One of the main sponsors, or maybe just advertising campaigns, was by the phone company Nova, and they set up a shop that was basically a dj stand blasting funky music, giving away lanyards and waterbottles of all colours, and selling disco ball gloves. This resulted in everyone in the valley matching with nova décor. Many were also wearing 66 degree north waterproof gear, usually in the form of big fishing overalls in neon orange or yellow. Most people wore cool sunglasses, many had matching clothes and dressed in teams with just their last name differing one sweater from another. Everything was sparkly and bright, and even though some complain the music is horrible, everyone was dancing and having a great time on the muddy ‘brekka’, the natural grassy slope creating the audience holding area.
Every night something special happens, and the first night a huge bonfire was lit, giving heat more than 200m away. Near the end of the night when the fire was basically a massive pile of coals, me and my friend Bjorgvin hiked to the top of it before being told no one was allowed there and almost died on the steep, slippery decent away from our slowly melting butts.

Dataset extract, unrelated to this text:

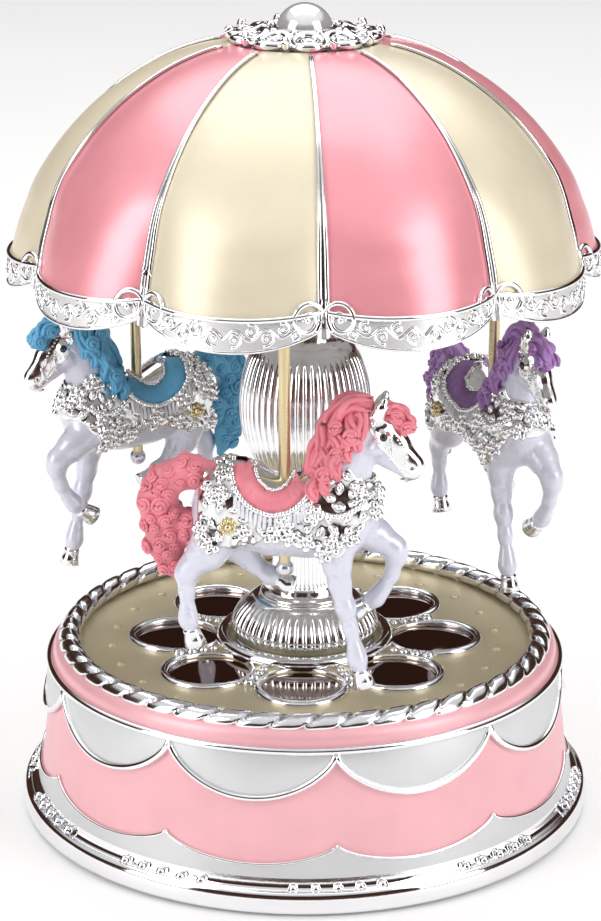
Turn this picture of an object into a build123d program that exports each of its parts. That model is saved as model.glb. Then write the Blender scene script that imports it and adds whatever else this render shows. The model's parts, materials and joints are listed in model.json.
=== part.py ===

On the second night was an amazing fireworks display, and me and Bjorgvin again decided to hike to the top of the rise and only accidentally planned it so perfectly that the moment we peaked, turned around and sat down to rest, the firework show started and we had the most spectacular view of the sky being lit up and the valley below it, full of screaming people and a building, eerie fog.
I actually missed the last night, also the biggest and best night apparently, which involved some cool light show on the brekka, but I also missed the only rain fall and instead took the last ferry back to the main land, where Thordur, the horse god, met me to take me away on horse back for the next 4 weeks. Not a bad way to have to leave, I guess, but still too bad I missed Sunday night so I guess Ill just have to go back to Thjodhatid next year.